L’art. 59 de la Convention d’Istanbul prévoit une protection et l’octroi d’un permis autonome pour toutes les victimes dont la résidence dépend de celle de leur conjoint. Or, au moment de la ratification, la Suisse a émis une réserve à cet article, s’arrogeant ainsi la possibilité de ne pas l’appliquer, ou partiellement. L’octroi d’une autorisation de séjour est en effet uniquement accordé aux époux·ses de ressortissant·es suisses et de titulaires d’un permis C. La loi fédérale sur les étrangers et l’intégration instaure ainsi une discrimination entre victimes en fonction du statut du conjoint.
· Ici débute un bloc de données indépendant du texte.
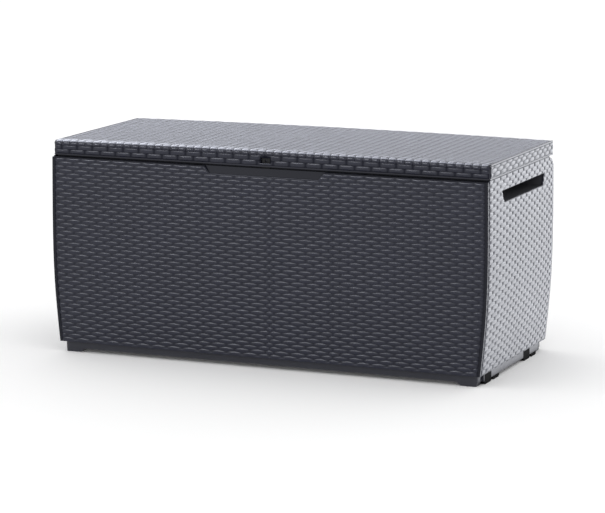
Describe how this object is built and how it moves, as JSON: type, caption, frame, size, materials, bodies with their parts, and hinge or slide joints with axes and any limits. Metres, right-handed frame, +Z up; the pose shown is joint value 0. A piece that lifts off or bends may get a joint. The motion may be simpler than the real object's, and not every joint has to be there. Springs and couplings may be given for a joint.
{
  "type": "deck storage box",
  "caption": "Long resin deck storage box with a rattan-weave finish, a rear-hinged bench lid with a lock slot, side hand-holds and a recessed plinth.",
  "frame": {"origin": "on the floor, under the middle of the box", "axes": "+X along the length to the right seen from the front, +Y to the rear hinges, +Z up; the front faces -Y"},
  "size_m": [1.23, 0.53, 0.569],
  "materials": {
    "woven_resin": "satin moulded resin with a rattan weave",
    "smooth_resin": "fine-grained moulded resin",
    "inner_resin": "plain moulded resin",
    "black_rubber": "matt",
    "steel": "zinc plated"
  },
  "bodies": {
    "box": {"base_panel": "smooth_resin", "foot_pad_right_1": "black_rubber", "foot_pad_right_2": "black_rubber", "foot_pad_right_3": "black_rubber", "foot_pad_right_4": "black_rubber", "foot_pad_left_1": "black_rubber", "foot_pad_left_2": "black_rubber", "foot_pad_left_3": "black_rubber", "foot_pad_left_4": "black_rubber", "front_panel": "woven_resin", "back_panel": "woven_resin", "side_panel_right": "woven_resin", "side_panel_left": "woven_resin", "handle_pocket_right": "smooth_resin", "handle_pocket_left": "smooth_resin", "corner_bracket_front_right_lower": "inner_resin", "corner_bracket_front_right_upper": "inner_resin", "corner_bracket_front_left_lower": "inner_resin", "corner_bracket_front_left_upper": "inner_resin", "corner_bracket_back_right_lower": "inner_resin", "corner_bracket_back_right_upper": "inner_resin", "corner_bracket_back_left_lower": "inner_resin", "corner_bracket_back_left_upper": "inner_resin", "hinge_bracket_right": "inner_resin", "hinge_bracket_left": "inner_resin", "lock_staple": "steel", "lock_staple_screw_1": "steel", "lock_staple_screw_2": "steel", "hinge_pin_right": "steel", "hinge_pin_left": "steel", "hinge_bracket_screw_right_1": "steel", "hinge_bracket_screw_right_2": "steel", "hinge_bracket_screw_left_1": "steel", "hinge_bracket_screw_left_2": "steel"},
    "lid": {"lid_shell": "woven_resin", "lid_inner_panel": "inner_resin", "hinge_leaf_right": "inner_resin", "hinge_leaf_left": "inner_resin", "hinge_leaf_screw_right_1": "steel", "hinge_leaf_screw_right_2": "steel", "hinge_leaf_screw_left_1": "steel", "hinge_leaf_screw_left_2": "steel"}
  },
  "joints": [
    {"name": "lid_hinge", "type": "hinge", "parent": "box", "child": "lid", "pos_m": [0, 0.247, 0.541], "axis": [-1, 0, 0], "range_deg": [0, 100]}
  ]
}
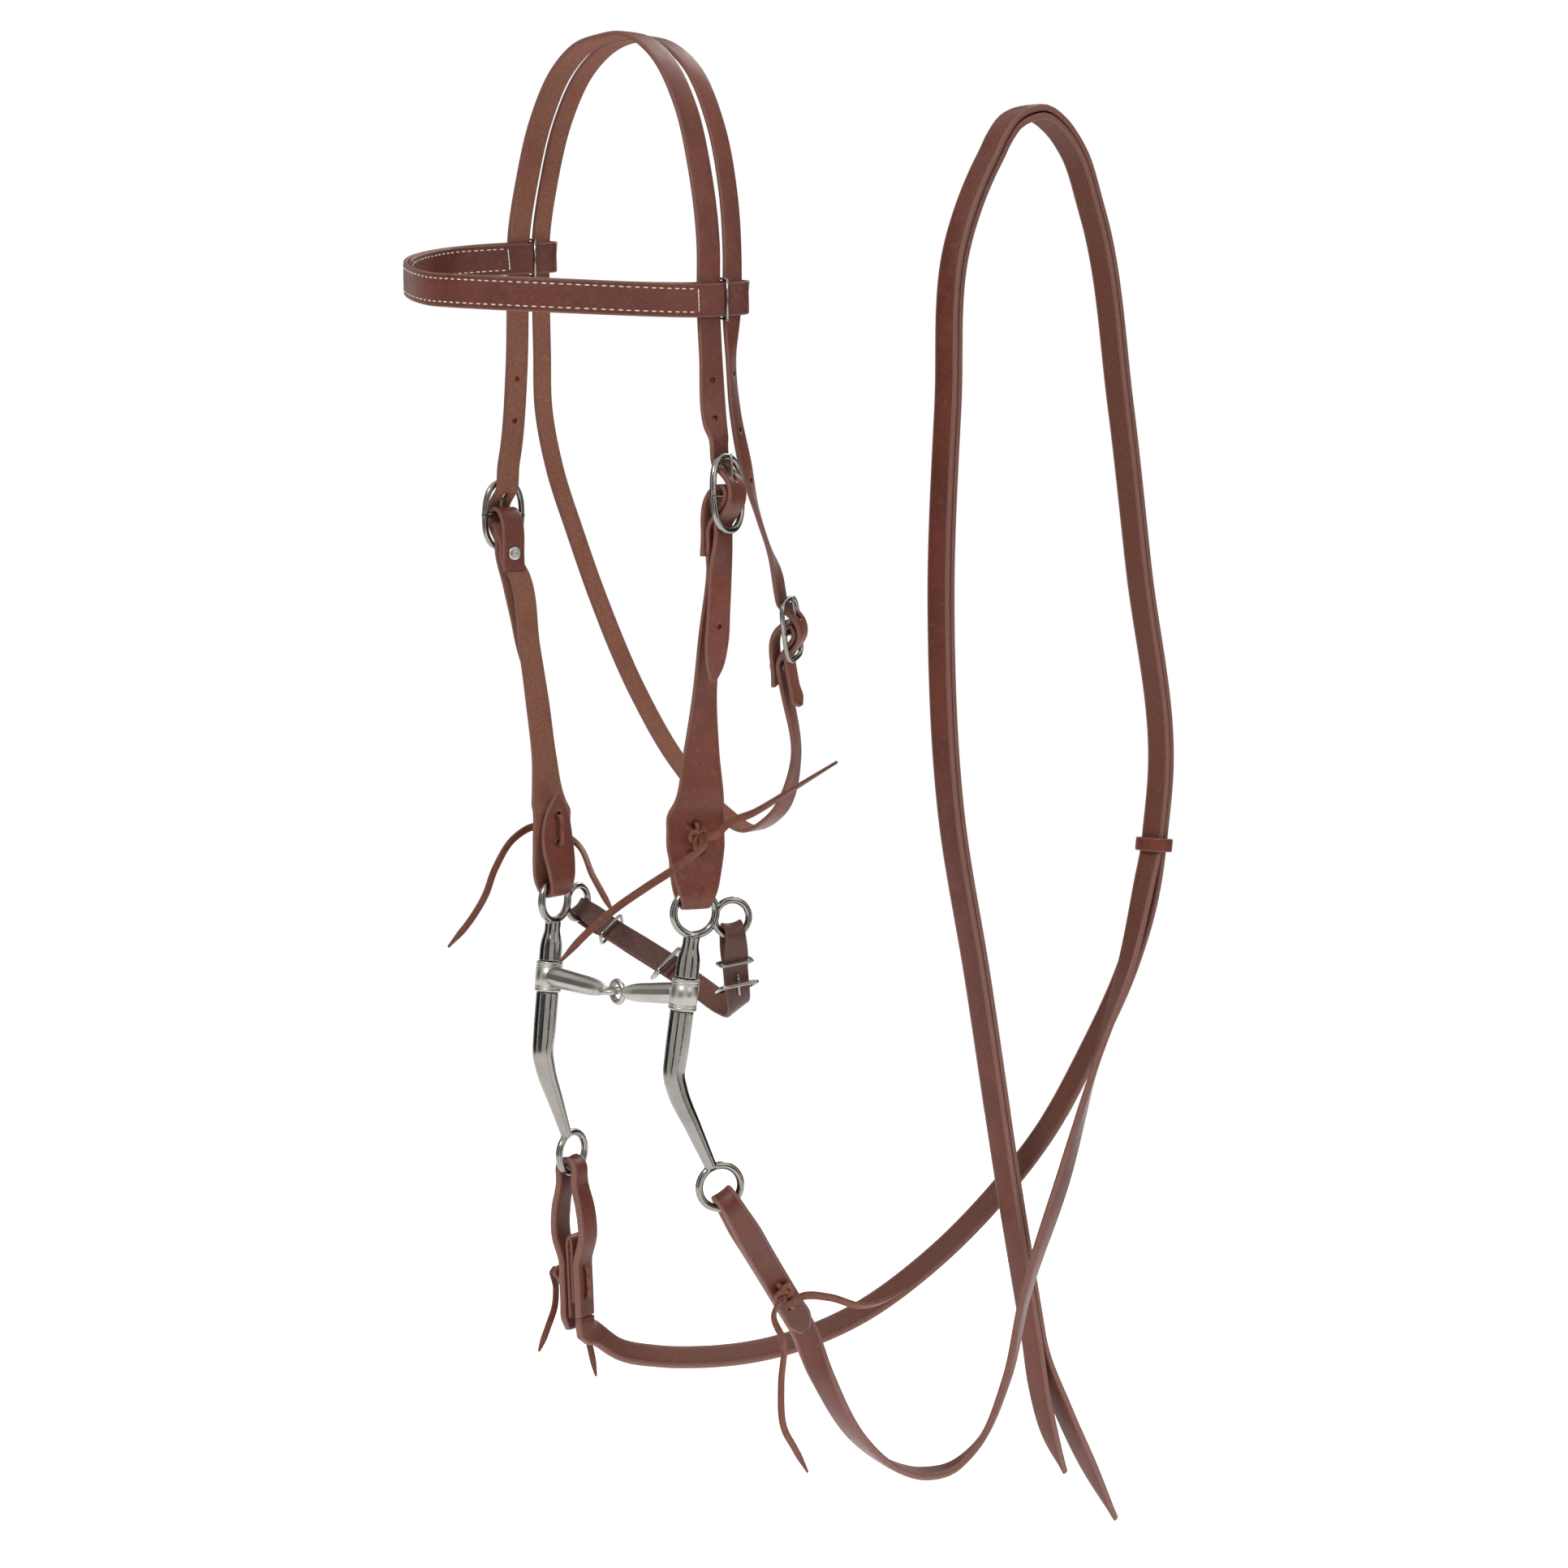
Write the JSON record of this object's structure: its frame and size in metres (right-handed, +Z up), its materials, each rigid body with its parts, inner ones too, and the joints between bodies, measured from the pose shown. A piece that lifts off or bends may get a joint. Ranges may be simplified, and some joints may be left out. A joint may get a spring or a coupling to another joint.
{
  "type": "bridle",
  "caption": "Leather headstall bridle with browband, buckled cheekpieces and throatlatch, jointed bit on swivel shanks, curb strap and two split reins with a keeper",
  "frame": {"origin": "on the underside of the crown strap at the poll, the highest point that rests on the horse", "axes": "+X to the horse's left, -Y to its front, +Z up, as the bridle hangs on a level head"},
  "size_m": [0.2588, 0.5932, 1.0179],
  "materials": {
    "bridle_leather": "chestnut bridle leather, smooth grain side, paler fuzzy flesh side",
    "rein_leather": "thick chestnut harness leather with rounded edges",
    "lace_leather": "dark brown leather lace",
    "nickel": "polished nickel plate, lightly worn",
    "satin_steel": "satin steel"
  },
  "bodies": {
    "headstall": {"crown_strap": "bridle_leather", "throatlatch_strap": "bridle_leather", "throatlatch_buckle": "nickel", "throatlatch_rivet": "satin_steel", "left_cheekpiece": "bridle_leather", "right_cheekpiece": "bridle_leather", "left_cheek_buckle": "nickel", "right_cheek_buckle": "nickel", "left_cheek_rivet": "satin_steel", "right_cheek_rivet": "satin_steel", "left_cheek_lace_tie": "lace_leather", "right_cheek_lace_tie": "lace_leather", "left_cheek_lace_front": "lace_leather", "left_cheek_lace_rear": "lace_leather", "right_cheek_lace_front": "lace_leather", "right_cheek_lace_rear": "lace_leather", "left_rein": "rein_leather", "right_rein": "rein_leather"},
    "browband_body": {"browband": "bridle_leather", "left_browband_staple": "nickel", "right_browband_staple": "nickel"},
    "left_cheek_tongue": {"left_cheek_buckle_tongue": "nickel"},
    "right_cheek_tongue": {"right_cheek_buckle_tongue": "nickel"},
    "throatlatch_tongue": {"throatlatch_buckle_tongue": "nickel"},
    "left_shank_body": {"left_shank": "nickel", "left_rein_end": "rein_leather", "left_rein_lace_tie": "lace_leather", "left_rein_lace_rear": "lace_leather", "left_rein_lace_low": "lace_leather"},
    "right_shank_body": {"right_shank": "nickel", "right_rein_end": "rein_leather", "right_rein_tab": "rein_leather", "right_rein_lace_tie": "lace_leather", "right_rein_lace_front": "lace_leather", "right_rein_lace_rear": "lace_leather"},
    "left_mouth": {"left_mouthpiece": "satin_steel"},
    "right_mouth": {"right_mouthpiece": "satin_steel"},
    "curb": {"curb_strap": "bridle_leather", "left_curb_buckle": "nickel", "right_curb_buckle": "nickel", "left_curb_buckle_tongue": "nickel", "right_curb_buckle_tongue": "nickel", "left_curb_keeper": "nickel", "right_curb_keeper": "nickel"},
    "rein_keeper_body": {"rein_keeper": "rein_leather"}
  },
  "joints": [
    {"name": "left_bit_pitch", "type": "hinge", "parent": "headstall", "child": "left_shank_body", "pos_m": [0.076, 0, -0.51696], "axis": [0.9978, 0, 0.0662], "range_deg": [-8, 25], "deforming": ["left_rein"]},
    {"name": "right_bit_pitch", "type": "hinge", "parent": "headstall", "child": "right_shank_body", "pos_m": [-0.076, 0, -0.52704], "axis": [0.9978, 0, 0.0662], "range_deg": [-8, 25], "deforming": ["right_rein"]},
    {"name": "left_mouth_fold", "type": "hinge", "parent": "left_shank_body", "child": "left_mouth", "pos_m": [0.07389, -0.00649, -0.56549], "axis": [0.043, 0.1324, 0.9903], "range_deg": [-7, 7]},
    {"name": "right_mouth_fold", "type": "hinge", "parent": "right_shank_body", "child": "right_mouth", "pos_m": [-0.07389, -0.00649, -0.57556], "axis": [-0.043, 0.1324, 0.9903], "range_deg": [-7, 7]},
    {"name": "curb_strap_swing", "type": "hinge", "parent": "left_shank_body", "child": "curb", "pos_m": [0.08318, 0.02209, -0.52124], "axis": [0.9982, 0, 0.0604], "range_deg": [0, 20]},
    {"name": "browband_slide", "type": "slide", "parent": "headstall", "child": "browband_body", "axis": [0, 0, 1], "range_m": [-0.003, 0.003]},
    {"name": "left_cheek_tongue_hinge", "type": "hinge", "parent": "headstall", "child": "left_cheek_tongue", "pos_m": [0.12, -0.008, -0.269], "axis": [0.29, -0.957, 0], "range_deg": [-3, 0]},
    {"name": "right_cheek_tongue_hinge", "type": "hinge", "parent": "headstall", "child": "right_cheek_tongue", "pos_m": [-0.12, -0.008, -0.282], "axis": [0.02, 0.9998, 0], "range_deg": [-3, 0]},
    {"name": "throatlatch_tongue_hinge", "type": "hinge", "parent": "headstall", "child": "throatlatch_tongue", "pos_m": [0.084, 0.067, -0.35], "axis": [0.44, -0.887, -0.14], "range_deg": [-3, 0]},
    {"name": "keeper_slide", "type": "slide", "parent": "headstall", "child": "rein_keeper_body", "axis": [0, 0.11, 0.9939], "range_m": [-0.012, 0.012]}
  ],
  "couplings": [
    {"joint": "right_bit_pitch", "follows": "left_bit_pitch", "ratio": 1},
    {"joint": "right_mouth_fold", "follows": "left_mouth_fold", "ratio": -1}
  ]
}
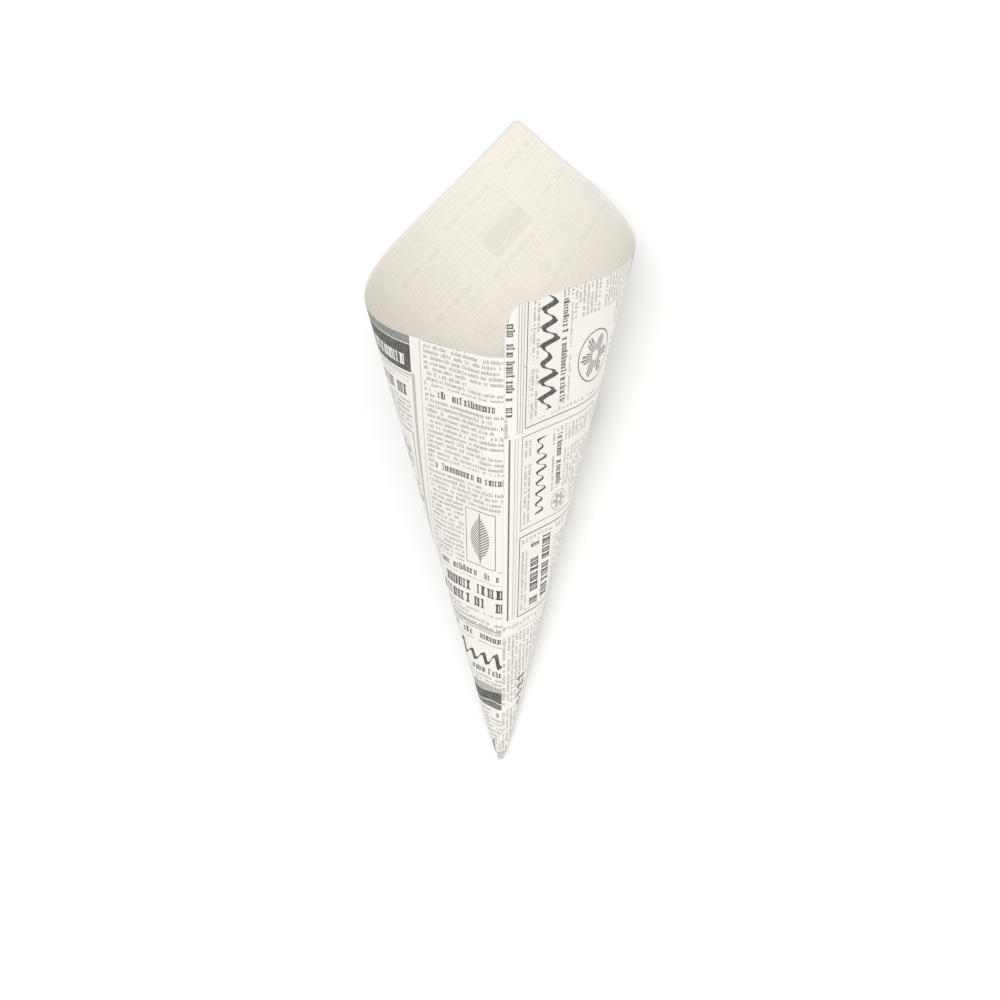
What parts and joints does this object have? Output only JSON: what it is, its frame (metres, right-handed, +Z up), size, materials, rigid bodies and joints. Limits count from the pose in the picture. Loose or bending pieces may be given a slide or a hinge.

La législation actuelle ne permet pas non plus de protéger sans risque d’expulsion les migrantes sans statut légal et les femmes étrangères vivant en concubinage. De nombreuses victimes n’osent ainsi pas quitter leur conjoint par peur de perdre leur permis de séjour et/ou de se faire expulser. Pour celles qui voient leur permis renouvelé, la peur ne faiblit pas : le fait de toucher une aide sociale reste un motif de révocation du permis et certaines victimes reçoivent des menaces de non-renouvellement dès l’année suivante, alors que leur dépendance à l’assistance publique est étroitement liée aux séquelles des violences subies.

Entre autres recommandations, le groupe de travail « Femmes migrantes & violences conjugales » demande donc à la Suisse d’assurer que les renseignements fournis par les services spécialisés dans le domaine des violences conjugales soient systématiquement pris en compte comme preuves de violences, d’assurer une meilleure formation des professionnel·le·s en contact avec les victimes, de lever la réserve à l’art. 59 de la Convention d’Istanbul et d’ouvrir le droit prévu à l’art. 50 de la loi fédérale sur les étrangers et l’intégration à toutes les personnes étrangères victimes de violences conjugales, quel que soit leur statut et celui de leur conjoint. Enfin, le groupe recommande de ne plus permettre que le seul recours à l’aide sociale amène par la suite un retrait du permis des victimes.